On this Mother’s Day I am here to boldly proclaim that the curse has been reversed; the pain begun in the garden has been replaced by the peace and comfort found in the LAMB of God, Jesus Christ, who will never outgrow His love for us. 

He cares about you in the midst of your pain.  He will walk beside you when you feel alone.  He came so that the curse might be reversed.  Jesus became a curse for us as hung upon a tree.  He felt the curse of sin full on as the nails were pounded into his flesh.  The curse of the garden was upon Him, but the grave couldn’t contain Him. His light shines forth to dispel the darkness of this world and by His resurrection all who believe have been given life.
Back to our text from Revelation, “No longer will there be any curse.  The throne of God and of the Lamb will be in the city, and his servants will serve him.  They will see is face, and his name will be on their foreheads.  There will be no more night.  They will not need the light of a lamp or the light of the sun, for the Lord God will give them light. And they will reign forever.” (Revelation 22:3-5)

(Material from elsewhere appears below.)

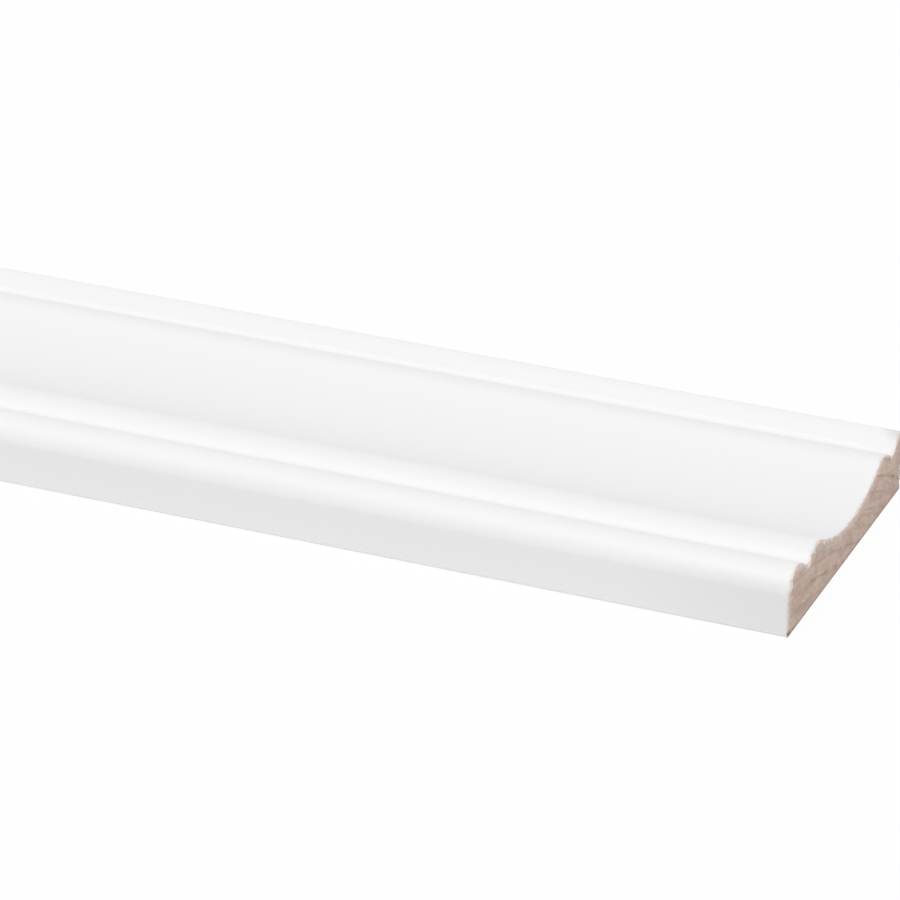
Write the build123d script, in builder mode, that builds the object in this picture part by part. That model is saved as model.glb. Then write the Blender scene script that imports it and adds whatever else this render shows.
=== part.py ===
"""Decorative moulding strip: one length of solid wood, worked to an ornamental section.

The strip lies on its flat underside. +X runs along its length, -Y is the thick front edge
with the large roll, +Y is the back edge, and +Z is up. The origin is the middle of the
underside. All sizes are in millimetres.

Seen on a sawn end, from the front edge to the back, the section has a plain front edge, a
front roll, a narrow quirk, a front bead, a wide cove, a back bead, a second quirk and a back
ovolo. Distances across are measured from the front edge, or from the back edge for the
members that stand beside it. Heights are measured from the underside.
"""

import os
from math import cos, radians, sin, tan

from build123d import *

# Stock
STRIP_LENGTH = 2400.0
STRIP_WIDTH = 70.0
STRIP_THICKNESS = 13.5  # to the crest of the front roll, and to the back arris
ARRIS_RADIUS = 0.5  # eased long edges of the stock

# Front edge and front roll
FRONT_EDGE_HEIGHT = 9.2
FRONT_EDGE_LEAN = 0.4  # the planed edge leans back by this much over its height
ROLL_CREST_ACROSS = 5.5
ROLL_BACK_RADIUS = 4.5

# Quirks: narrow V grooves, one behind the front roll and one behind the back bead
QUIRK_SLOPE = 31.0  # of the long side that runs down into the groove, in degrees
QUIRK_ROOT_RADIUS = 1.8  # the paint fills the groove a little
FRONT_QUIRK_HEIGHT = 10.3  # thickness left under the front quirk
BACK_QUIRK_HEIGHT = 9.4

# Front bead
FRONT_BEAD_WIDTH = 5.3  # from the root of the front quirk to the bead's crest
FRONT_BEAD_HEIGHT = 12.8
FRONT_BEAD_BACK_RADIUS = 6.0

# Cove
COVE_HEIGHT = 7.6  # thickness left under its lowest line
COVE_BALANCE = 0.515  # where its lowest line stands, from the front crest to the back one

# Back bead and back ovolo
BACK_BEAD_FROM_BACK = 11.9  # the crest's distance from the back edge
BACK_BEAD_HEIGHT = 12.5
BACK_BEAD_FRONT_RADIUS = 5.0
BACK_BEAD_BACK_RADIUS = 7.0
OVOLO_SLOPE = 14.0  # of the ovolo's top where it reaches the back arris


def quirk_root(shoulder, height):
    """Root of a quirk of the given height, below a shoulder where its long side starts."""
    run = (shoulder.Y - height) / tan(radians(QUIRK_SLOPE))
    return (shoulder.X + run, height)


def ogee_turn(crest, bottom, crest_radius):
    """Point where the crest's arc hands over to the cove's arc, both level at their far ends.

    It lies on the straight line from the crest to the bottom, by the share that the crest's
    radius has in the sum of the two radii.
    """
    across, drop = bottom[0] - crest[0], crest[1] - bottom[1]
    both_radii = (across**2 + drop**2) / (2 * drop)
    share = crest_radius / both_radii
    return (crest[0] + share * across, crest[1] - share * drop)


# The section's own plane: its origin is the front bottom arris, across is +Y and up is +Z.
section_plane = Plane(origin=(0, -STRIP_WIDTH / 2, 0), x_dir=(0, 1, 0), z_dir=(1, 0, 0))

with BuildPart() as moulding_strip:
    with BuildSketch(section_plane) as section:
        with BuildLine():
            # Front edge and front roll, level at the crest
            front_edge = Line((0, 0), (FRONT_EDGE_LEAN, FRONT_EDGE_HEIGHT))
            roll_crest = (ROLL_CREST_ACROSS, STRIP_THICKNESS)
            TangentArc(roll_crest, front_edge @ 1, tangent=(-1, 0))
            roll_back = JernArc(roll_crest, (1, 0), ROLL_BACK_RADIUS, -QUIRK_SLOPE)
            front_quirk = quirk_root(roll_back @ 1, FRONT_QUIRK_HEIGHT)
            Line(roll_back @ 1, front_quirk)

            # Places of the two beads, and of the cove's lowest line between them
            front_bead = (front_quirk[0] + FRONT_BEAD_WIDTH, FRONT_BEAD_HEIGHT)
            back_bead = (STRIP_WIDTH - BACK_BEAD_FROM_BACK, BACK_BEAD_HEIGHT)
            cove_span = back_bead[0] - front_bead[0]
            cove_bottom = (front_bead[0] + COVE_BALANCE * cove_span, COVE_HEIGHT)

            # Front bead, rising from the quirk and running through an ogee into the cove
            TangentArc(front_bead, front_quirk, tangent=(-1, 0))
            front_turn = ogee_turn(front_bead, cove_bottom, FRONT_BEAD_BACK_RADIUS)
            TangentArc(front_bead, front_turn, tangent=(1, 0))
            TangentArc(cove_bottom, front_turn, tangent=(-1, 0))

            # Cove's back half, running through a second ogee over the back bead to its quirk
            back_turn = ogee_turn(back_bead, cove_bottom, BACK_BEAD_FRONT_RADIUS)
            TangentArc(cove_bottom, back_turn, tangent=(1, 0))
            TangentArc(back_bead, back_turn, tangent=(-1, 0))
            bead_back = JernArc(back_bead, (1, 0), BACK_BEAD_BACK_RADIUS, -QUIRK_SLOPE)
            back_quirk = quirk_root(bead_back @ 1, BACK_QUIRK_HEIGHT)
            Line(bead_back @ 1, back_quirk)

            # Back ovolo, up to the back arris, then the back edge and the underside
            back_arris = (STRIP_WIDTH, STRIP_THICKNESS)
            ovolo_end = (-cos(radians(OVOLO_SLOPE)), -sin(radians(OVOLO_SLOPE)))
            TangentArc(back_arris, back_quirk, tangent=ovolo_end)
            Polyline(back_arris, (STRIP_WIDTH, 0), (0, 0))
        make_face()

        # The cutters leave a small radius in each quirk, and the long edges are eased.
        for corners, radius in (
            ((front_quirk, back_quirk), QUIRK_ROOT_RADIUS),
            (((0, 0), (STRIP_WIDTH, 0), back_arris), ARRIS_RADIUS),
        ):
            for corner in corners:
                fillet(section.vertices().sort_by_distance(corner)[0], radius)
    extrude(amount=STRIP_LENGTH / 2, both=True)

moulding_strip.part.label = "moulding_strip"

os.makedirs("parts", exist_ok=True)
export_step(moulding_strip.part, "parts/moulding_strip.step")
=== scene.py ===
"""Decorative moulding strip: the painted and sawn finish of one length of solid wood.

The strip is drawn again here from its section, with its curves fine enough for close views.
It takes the place of the plain solid, in the same frame: +X along the strip, -Y the thick
front edge, +Z up from the flat underside. Sizes are in metres.
"""

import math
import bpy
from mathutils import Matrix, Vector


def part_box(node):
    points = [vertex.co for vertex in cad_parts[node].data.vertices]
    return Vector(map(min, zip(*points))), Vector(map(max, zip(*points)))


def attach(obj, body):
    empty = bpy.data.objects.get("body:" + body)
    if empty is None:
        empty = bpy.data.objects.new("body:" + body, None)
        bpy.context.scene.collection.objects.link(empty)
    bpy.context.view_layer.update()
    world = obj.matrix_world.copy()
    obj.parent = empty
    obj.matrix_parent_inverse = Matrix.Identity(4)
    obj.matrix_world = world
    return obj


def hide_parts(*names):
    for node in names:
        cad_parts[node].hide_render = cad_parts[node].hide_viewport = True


bl_info = {
    "name": "Decorative Moulding Strip",
    "version": (1, 0, 0),
    "blender": (4, 5, 0),
    "location": "View3D > Sidebar > Moulding",
    "description": "Models a painted wooden moulding strip with bare sawn ends, and its stage",
    "category": "Add Mesh",
}

import bpy
from bpy.props import FloatProperty, FloatVectorProperty, PointerProperty
from mathutils import Vector

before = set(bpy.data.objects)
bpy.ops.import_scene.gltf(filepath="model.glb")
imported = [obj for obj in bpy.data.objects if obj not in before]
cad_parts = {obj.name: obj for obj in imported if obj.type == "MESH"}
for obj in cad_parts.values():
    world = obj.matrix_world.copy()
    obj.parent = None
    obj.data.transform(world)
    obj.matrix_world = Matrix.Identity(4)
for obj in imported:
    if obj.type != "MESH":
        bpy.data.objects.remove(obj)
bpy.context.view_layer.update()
NODE = "moulding_strip"
NODE_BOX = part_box(NODE)
MM = 0.001

END_X = NODE_BOX[1].x  # the sawn end that the camera faces
BACK_Y = NODE_BOX[1].y
NODE_WIDTH = 70.0  # millimetres
FRONT_Y = BACK_Y - NODE_WIDTH * MM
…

The curse has been reversed, the water of life flows and heaven is open. The darkness of this world has been replaced by the light of the LAMB and in Jesus we have Life Always and Mortality is Banished.  This is true for my mother today. 

As I remember her on this day I know that she has seen the face of Jesus, that His name was written on her forehead in the waters of baptism and she has life forever and mortality has been banished. 

The same is true for you. I know many of you are feeling the curse of sin, the pain of a crisis or catastrophe or chemotherapy or a coffin, but the problems that have plagued us from the garden will be no more.  The tree of life is given freely to us in Jesus. 

And as He stands in victory
Sin's curse has lost its grip on me,
For I am His and He is mine -
Bought with the precious blood of Christ.

The curse has been reversed for we have LIFE ALWAYS & MORTALITY is BANISHED.  On this Mother’s Day, give your mom a hug if you can, call her on the phone, or honor her memory and remember what awaits us all in paradise.